Parallel programming patterns for multi-processor SoC: Application to video processing

  • Authors:
  • Pierre G. Paulin;Ali Erdem Özcan;Vincent Gagné;Bruno Lavigueur;Olivier Benny

  • Affiliations:
  • STMicroelectronics Inc., Ottawa, Canada;STMicroelectronics Inc., Ottawa, Canada;STMicroelectronics Inc., Ottawa, Canada;STMicroelectronics Inc., Ottawa, Canada;STMicroelectronics Inc., Ottawa, Canada

  • Venue:
  • ACM Transactions on Embedded Computing Systems (TECS) - Special section on ESTIMedia'12, LCTES'11, rigorous embedded systems design, and multiprocessor system-on-chip for cyber-physical systems
  • Year:
  • 2013

Quantified Score

Hi-index 0.00

Visualization

Abstract

Efficient, scalable and productive parallel programming is a major challenge for exploiting the future multi-processor SoC platforms. This article presents the MultiFlex programming environment which has been developed to address this challenge. It is targeted for use on Platform 2012, a scalable multi-processor fabric.

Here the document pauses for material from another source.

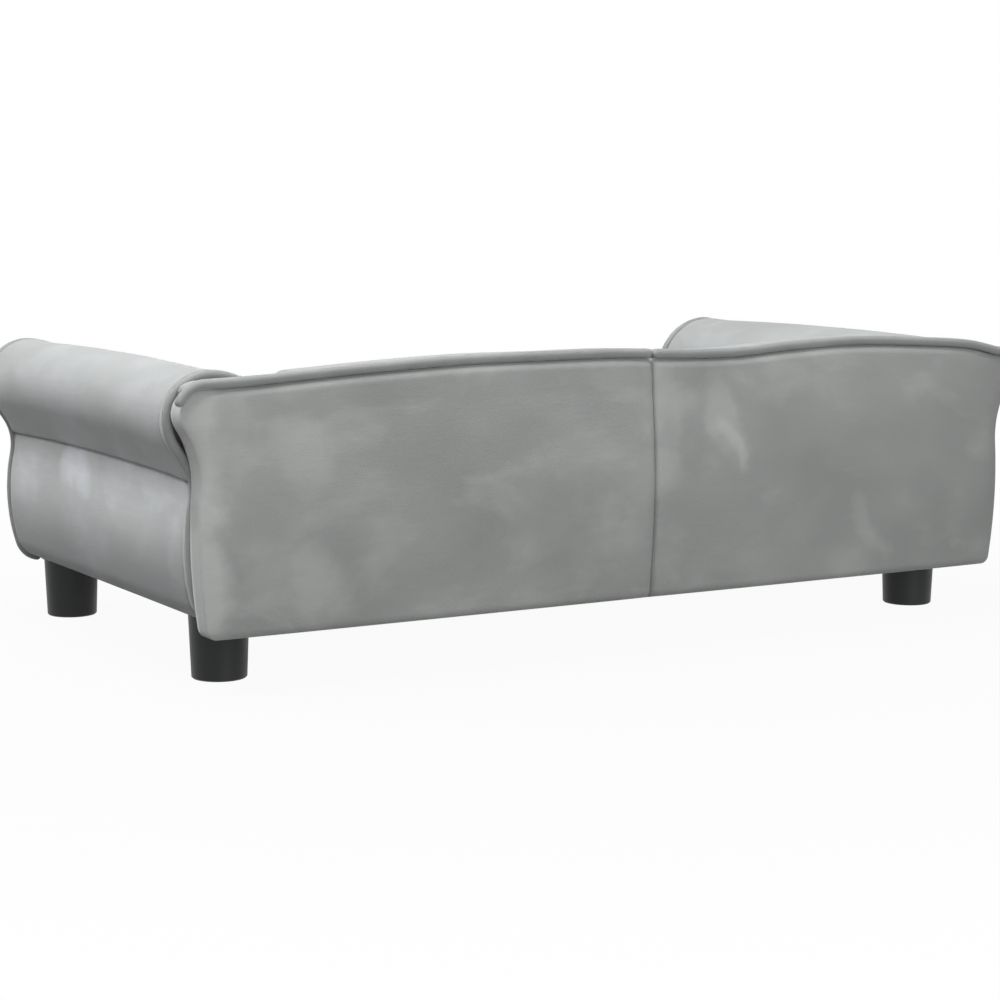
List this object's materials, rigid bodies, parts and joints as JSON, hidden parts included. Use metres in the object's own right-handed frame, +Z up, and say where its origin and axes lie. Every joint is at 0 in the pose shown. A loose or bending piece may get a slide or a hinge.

The MultiFlex environment supports high-level simulation, iterative platform mapping, and includes tools for programming model aware debug, trace, visualization and analysis. This article focuses on the two classes of programming abstractions supported in MultiFlex. The first is a set of Parallel Programming Patterns (PPP) which offer a rich set of programming abstractions for implementing efficient data- and task-level parallel applications. The second is a Reactive Task Management (RTM) abstraction, which offers a lightweight C-based API to support dynamic dispatching of small grain tasks on tightly coupled parallel processing resources. The use of the MultiFlex native programming model is illustrated through the capture and mapping of two representative video applications. The first is a high-quality rescaling (HQR) application on a multi-processor platform. We present the details of the optimization process which was required for mapping the HQR application, for which the reference code requires 350 GIPS (giga instructions per second), onto a 16 processor cluster. Our results show that the parallel implementation using the PPP model offers almost linear acceleration with respect to the number of processing elements. The second application is a high-definition VC-1 decoder. For this application, we illustrate two different parallel programming model variants, one using PPPs, the other based on RTM. These two versions are mapped onto two variants of a homogeneous version of the Platform 2012 multi-core fabric.